¿Quién se atreve?
Desde esa inviolabilidad civil y eclesiástica a la vez, domesticar
el sexo de ellas. Colocar una frontera de concertinas entre la voluntad
de las mujeres y su vientre
Gallardón, el emperador de los úteros. Parece una cosa medieval. La
historia de un hombre que sueña con pastorear el órgano reproductor de
las hembras. Y que lo consigue. ¿Hay perversión mayor? Poseer un corral
del tamaño de un país en el que permanezcan encerradas las vaginas de
las mujeres, sus matrices, sus trompas de Falopio, los óvulos que desde
las trompas ruedan hasta esa dimensión sagrada (“el aborto es sagrado”);
tomar venganza de no haberse dado a luz a sí mismo; regresar, ahora
como tirano, al paraíso del que se fue desalojado al nacer. Y sin el
peligro de acabar en la cárcel como esos monstruos que raptan a las
jóvenes y las reducen en sus sótanos a un ganado doméstico; como esos
piernas sin educación que las animalizan hasta que las chicas logran
asomar una mano por la ventana para escándalo de las sociedades
biempensantes, que tanto hacen sin embargo para favorecer la dominación
descrita más arriba.
No, no.
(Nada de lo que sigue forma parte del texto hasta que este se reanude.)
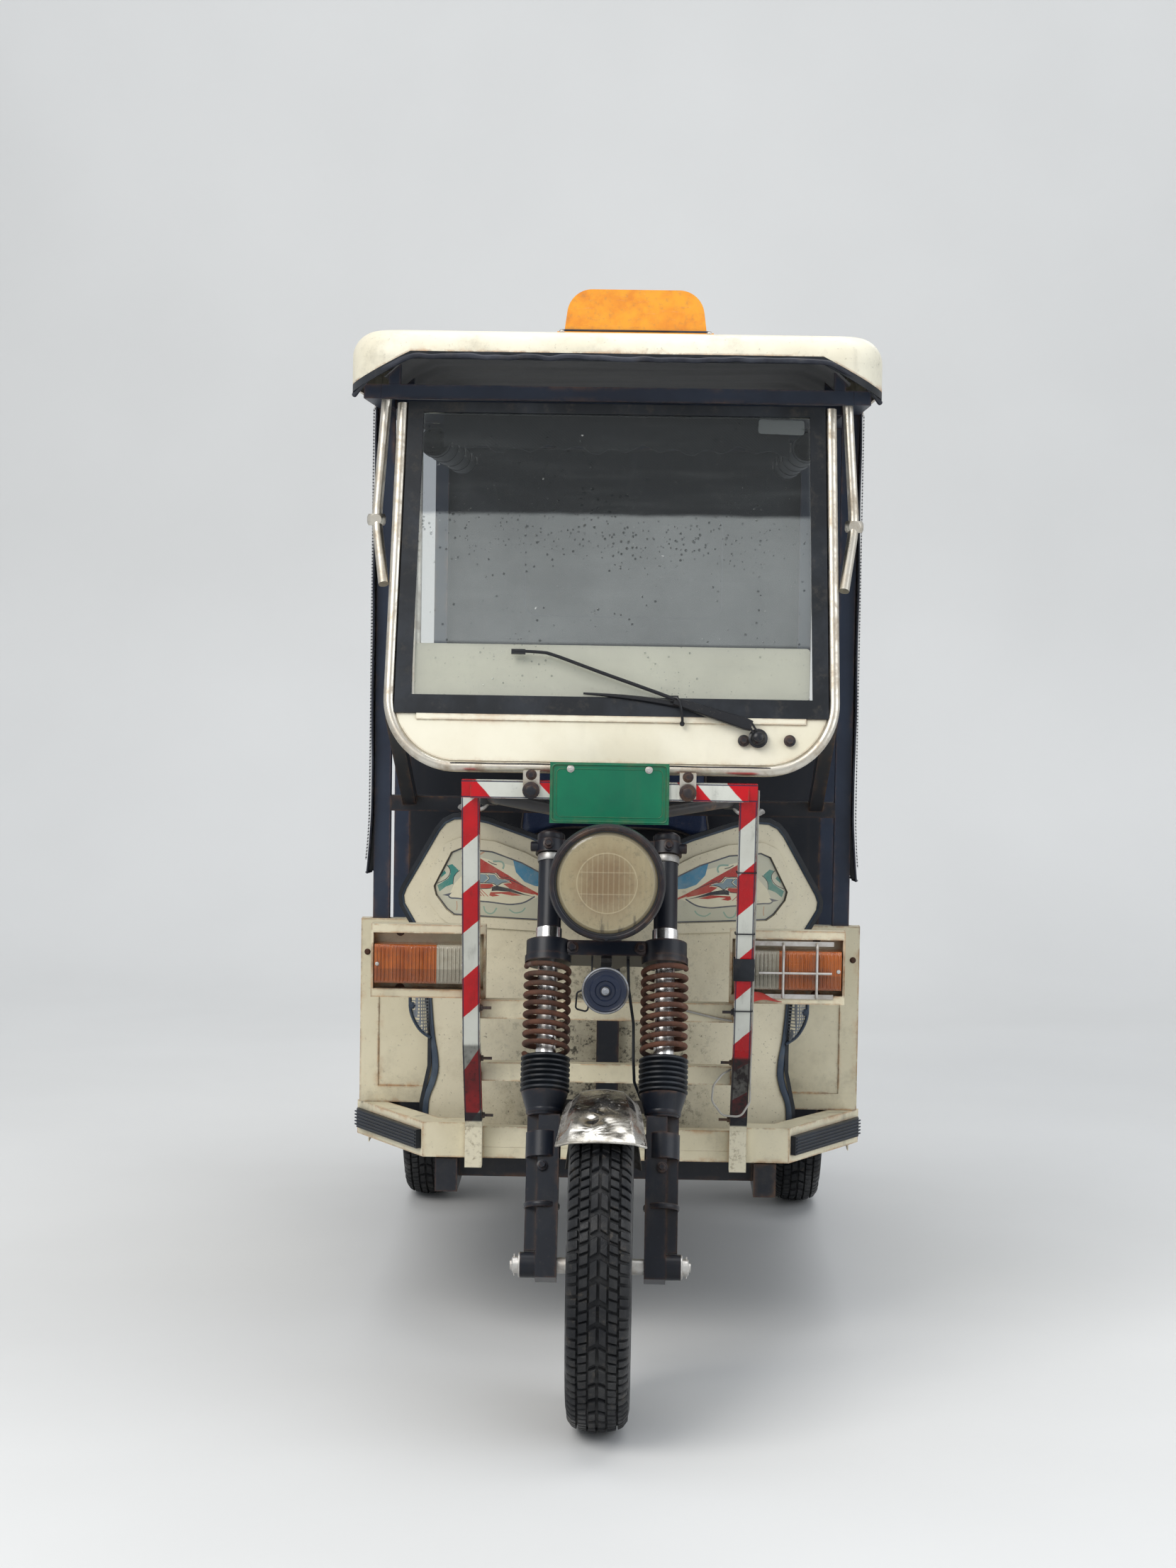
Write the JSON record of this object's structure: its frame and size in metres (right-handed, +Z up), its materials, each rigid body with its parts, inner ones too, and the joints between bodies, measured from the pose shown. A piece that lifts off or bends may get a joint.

Las cosas bien hechas: desde el corazón de la ley, desde la
autoridad que proporciona ser el ministro de Justicia y exhibiendo, por
si fuera poco, maneras de cardenal, de príncipe, manifestándose con el
cinismo propio de un monseñor Camino. Desde esa inviolabilidad civil y
eclesiástica a la vez, domesticar el sexo de ellas. Colocar una frontera
de concertinas entre la voluntad de las mujeres y su vientre. De aquí
hacia abajo, todo mío, de mis jueces, de mi capricho, de mis policías,
de mis desórdenes venéreos, de mis fantasías más negras, de mis
frustraciones menos confesables. Todo este territorio, desde la cintura
hasta el nacimiento de los muslos, me pertenece ahora sin peligro porque
yo soy la ley y porque me gusta la música y porque soy culto y porque
pertenezco a una de las mejores familias del franquismo. Y porque a ver
quién se atreve, con lo demócrata que parezco, a rechistarme.